HR 5515 Bill Language on PDF page 1296:



(1) IN GENERAL.-The Secretary of Defense, in consultation with the Director of the National Institute of Standards and Technology, shall take such actions as may be necessary to enhance awareness of cybersecurity threats among small manufacturers and universities working on Department of Defense programs and activities. 

(2) PRIORITY.-The Secretary of Defense shall prioritize efforts to increase awareness to help reduce cybersecurity risks faced by small manufacturers and universities referred to in paragraph (1).

(3) SECTOR FOCUS.-The Secretary of Defense shall carry out this subsection with a focus on such small manufacturers and universities as the Secretary considers critical.

(4) OUTREACH EVENTS.-Under paragraph (1), the Secretary of Defense shall conduct outreach to support activities consistent with this section. Such outreach may include live events with a physical presence and outreach conducted through Internet websites. Such outreach may include training, including via courses and classes, to help small manufacturers and universities improve their cybersecurity.

(5) ROADMAPS AND ASSESSMENTS.-The Secretary of Defense shall ensure that cybersecurity for defense industrial base manufacturing is included in appropriate research and development roadmaps and threat assessments.

(b) VOLUNTARY CYBERSECURITY SELF-ASSESSMENTS.-The Secretary of Defense shall develop mechanisms to provide assistance to help small manufacturers and universities conduct voluntary self-assessments in order to understand operating environments, cybersecurity requirements, and existing vulnerabilities, including through the Mentor Prot´eg´e Program, small business programs, and engagements with defense laboratories and test ranges.

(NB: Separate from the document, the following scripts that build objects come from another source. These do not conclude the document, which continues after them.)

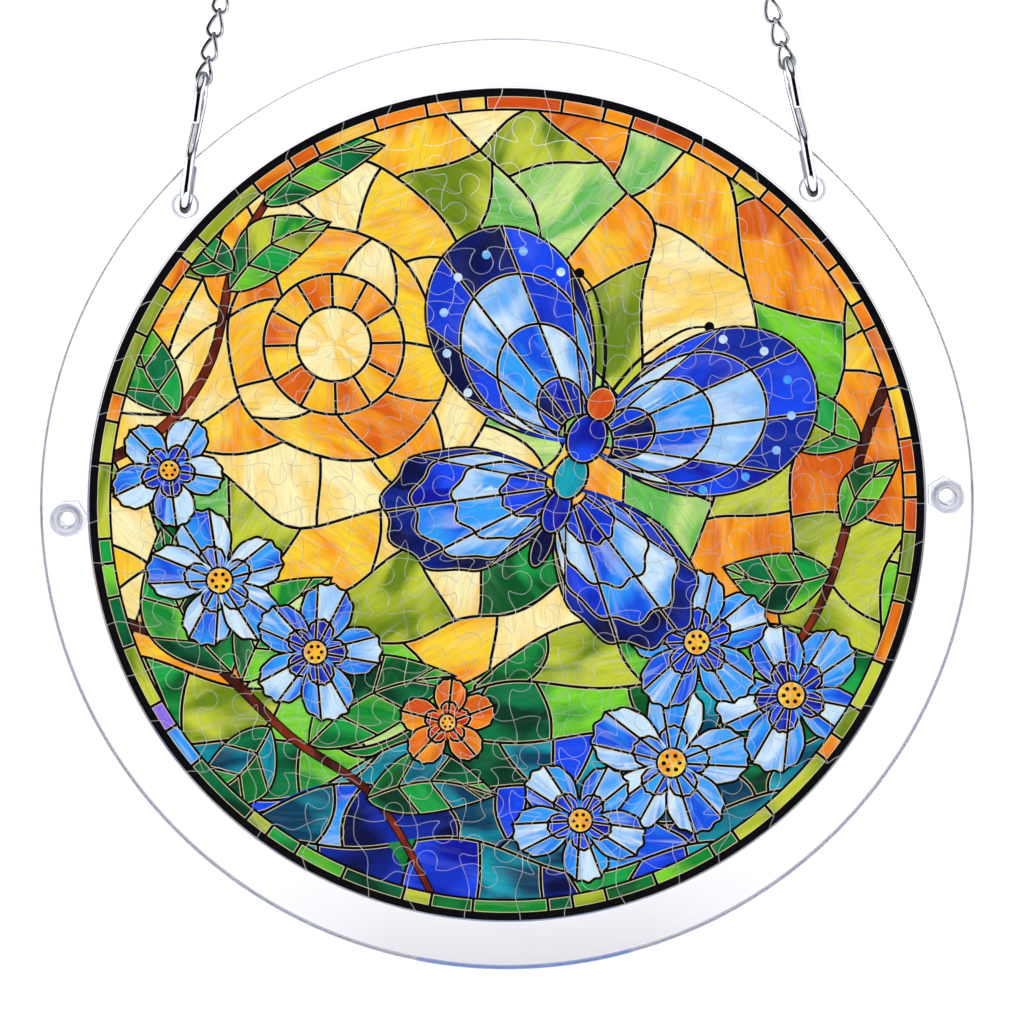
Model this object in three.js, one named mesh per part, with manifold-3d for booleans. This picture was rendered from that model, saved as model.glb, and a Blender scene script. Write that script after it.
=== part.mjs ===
// An acrylic puzzle suncatcher: a round printed puzzle lies in a clear spacer ring between two clear covers,
// which two clear screws hold together. Two S-hooks carry the stack on two chains that meet in a ring.
// Millimetres, +Z up, +X right, and the front faces -Y. The origin is where the ring bears on its nail.
import * as THREE from "three";
import { mergeVertices } from "three/addons/utils/BufferGeometryUtils.js";
import Module from "manifold-3d";

// The clear stack
const DISC_R = 100; // outer radius of the covers and of the spacer ring
const COVER_T = 1.8; // thickness of one cover
const HOLE_R = 2.5; // radius of a hanging hole
const OUTER_WALL = 3.3; // acrylic left between a hole and the rim
const INNER_WALL = 1.9; // acrylic left between a hole and the puzzle's pocket
const HOLE_ANGLE = 45.2; // degrees from the top to each hanging hole
const RIM_SIDES = 56; // flats on each large circle
const HOLE_SIDES = 10; // flats on each small circle

// The puzzle
const PUZZLE_T = 3; // thickness of the printed pieces
const PUZZLE_PLAY = 0.2; // gap from the pieces to each cover
const POCKET_PLAY = 0.3; // gap from the pieces to the spacer ring
const KERF = 0.3; // width of a saw line between pieces
const PIECES_ACROSS = 16; // pieces in the widest row
const SECTION_PIECES = 4; // pieces across one section of the puzzle
const WANDER = 1.3; // how far a corner where four pieces meet strays from a plain grid
const KNOB_R = 2.6; // radius of a locking knob
const KNOB_RISE = 3.1; // from the saw line to the knob's centre
const KNOB_NECK = 1.5; // half the width of a knob's neck
const KNOB_ARC = 250; // degrees of the knob's round end
const KNOB_POINTS = 5; // points on the knob's round end

// The clear screws and nuts
const SHANK_R = 1.9;
const SHANK_PLAY = 0.25; // radial gap from the shank to its holes
const HEAD_R = 3.5;
const HEAD_H = 2.4;
const RECESS_DEPTH = 1.1;
const RECESS_ARM = 2; // from the screw's axis to the end of one arm of the cross
const RECESS_W = 0.8;
const NUT_FLATS = 7; // across the nut's flats
const NUT_T = 3.2;
const SCREW_TAIL = 0.6; // how far the shank stands out of its nut
const TURN_SIDES = 12; // flats on a turned surface
const NUT_TURNS = { left: 0, right: 30 }; // degrees that each nut was left at

// The S-hooks
const HOOK_WIRE = 2.2;
const HOOK_LENGTH = 30.6; // from end to end over the wire
const HOOK_PLAY = 0.9; // gap from a loop to each face of the stack
const HOOK_LEAN = 9.8; // degrees that each hook leans inwards
const FRONT_LEG = 10.9; // height of the upper loop's open side, over the wire
const BACK_LEG = 10; // height of the lower loop's open side, over the wire
const SHAFT_CLEAR = 0.7; // how far the shaft runs straight past the disc's rim
const SEAT_GAP = 0.3; // gap where metal bears on its neighbour
const BEND_POINTS = 6; // steps around one loop
const HOOK_STEPS = 24;
const HOOK_SIDES = 8;

// The chains and their ring
const LINK_WIRE = 0.9;
const LINK_LENGTH = 6.7; // over the wire
const LINK_WIDTH = 4.4; // over the wire
const LINK_BITE = 0.15; // how far each link presses into the next, which joins them
const LINKS = 48; // links in one chain
const LINK_TWIST = 90; // degrees from one end of a link to the other
const LINK_RIDGE = 0.5; // from the wire's middle line to the ridge of its three-sided section
const LINK_SIDES = 3; // flats around a link's wire
const LINK_POINTS = 6; // corners along a twisted link
const END_LINK_POINTS = 12; // corners along the plain link at each end
const RING_INNER_R = 6;
const RING_WIRE = 2;
const RING_SIDES = 8;
const RING_POINTS = 16;

// Sizes that follow from the ones above
const spacerT = PUZZLE_T + 2 * PUZZLE_PLAY;
const stackT = spacerT + 2 * COVER_T;
const pocketR = DISC_R - OUTER_WALL - 2 * HOLE_R - INNER_WALL;
const puzzleR = pocketR - POCKET_PLAY;
const holeCircleR = DISC_R - OUTER_WALL - HOLE_R;
const screwHoleR = SHANK_R + SHANK_PLAY;
const loopR = stackT / 2 + HOOK_PLAY + HOOK_WIRE / 2;
const upperLoopZ = HOOK_LENGTH - HOOK_WIRE - 2 * loopR;
const linkPitch = LINK_LENGTH - LINK_WIRE - 2 * LINK_RIDGE + LINK_BITE;
const chainRun = (LINKS - 1) * linkPitch + LINK_LENGTH - LINK_WIRE;

const CLEAR = new THREE.MeshStandardMaterial({
  color: 0xf2f6fb,
  roughness: 0.04,
  metalness: 0,
  transparent: true,
  opacity: 0.3,
});
const STEEL = new THREE.MeshStandardMaterial({ color: 0xb9bcc0, roughness: 0.12, metalness: 1 });
const PRINT_COLOURS = [0x2f6fd0, 0xe0a63a, 0x3f8f4a, 0x123a8c];

const wasm = await Module();
wasm.setup();
const rad = THREE.MathUtils.degToRad;

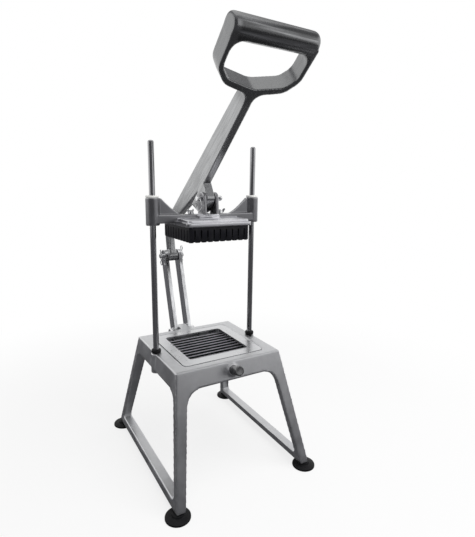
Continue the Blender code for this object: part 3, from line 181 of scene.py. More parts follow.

1) IN GENERAL.-The Secretary of Defense shall promote the transfer of appropriate technology, threat information, and cybersecurity techniques developed in the Department of Defense to small manufacturers and universities throughout the United States to implement security measures that are adequate to protect covered defense information, including controlled unclassified information.

(2) COORDINATION WITH OTHER FEDERAL EXPERTISE AND CAPABILITIES.-The Secretary of Defense shall coordinate efforts, when appropriate, with the expertise and capabilities that exist in Federal agencies and federally sponsored laboratories.

(3) AGREEMENTS.-In carrying out this subsection, the Secretary of Defense may enter into agreements with private industry, institutes of higher education, or a State, United States territory, local, or tribal government to ensure breadth and depth of coverage to the United States defense industrial base and to leverage resources.  (Potential Business Opportunities??)

(d) DEFENSE ACQUISITION WORKFORCE CYBER TRAINING PROGRAM.-The Secretary of Defense shall establish a cyber counseling certification program, or approve a similar existing program, to certify small business professionals and other relevant acquisition staff within the Department of Defense to provide cyber planning assistance to small manufacturers and universities.


(1) AUTHORITY.-The Secretary of Defense may establish an activity to assess and strengthen the cybersecurity resiliency of the defense industrial base, if the Secretary determines such is appropriate.

(2) DESIGNATION.-The activity described in paragraph (1), if established, shall be known as the ”Cybersecurity for Defense Industrial Base Manufacturing Activity”.

(3) SPECIFICATION.-The Cybersecurity for Defense Industrial Base Manufacturing Activity, if established, shall implement the requirements specified in subsections (a) through (c).

(f) AUTHORITIES.-In carrying out this section, the Secretary may use the following authorities:

(1) The Manufacturing Technology Program established under section 2521 of title 10, United States Code.

(2) The Centers for Science, Technology, and Engineering Partnership program under section 2368 of title 10, United States Code.

(3) The Manufacturing Engineering Education Program established under section 2196 of title 10, United States Code.

(4) The Small Business Innovation Research program.

(5) The mentor-prot´eg´e program.

(6) Other legal authorities as the Secretary determines necessary to effectively and efficiently carry out this section.

(g) DEFINITIONS.-In this section:

(1) RESOURCES.-The term ”resources” means guidelines, tools, best practices, standards, methodologies, and other ways of providing information.

(2) SMALL BUSINESS CONCERN.-The term ”small business concern” means a small business concern as that term is used in section 3 of the Small Business Act (15 U.S.C. 632).

(3) SMALL MANUFACTURER.-The term ”small manufacturer” means a small business concern that is a manufacturer in the defense industrial supply chain.

(4) STATE.-The term ”State” means each of the several States, Territories, and possessions of the United States, the District of Columbia, and the Commonwealth of Puerto Rico.

NDAA Conference Report Language:

Assistance for small manufacturers in the defense industrial supply chain and universities on matters relating to cybersecurity (sec. 1644) The Senate amendment contained a provision (sec. 1626) that would require the Secretary of Defense, acting through the Chief Information Officer and Under Secretary of Defense for Research and Engineering, to improve awareness of cybersecurity threats among small-and medium-sized manufacturers in the defense industrial supply chain, including via: the development of cybersecurity self-assessments to enhance firms’ understanding of network vulnerabilities and the Department’s cybersecurity standards; the transfer of appropriate cybersecurity technology and techniques developed in the Department of Defense to these businesses; and the establishment of a cyber counseling certification program. The House bill contained no similar provision. The House recedes with an amendment that would require the Secretary of Defense, acting through the Chief Information Officer and Under Secretary of Defense for Research and Engineering, to improve awareness of cybersecurity threats among universities, in addition to small-and medium-sized manufacturers, in the defense industrial supply chain and to establish a broader cybersecurity activity for the defense industrial base as needed.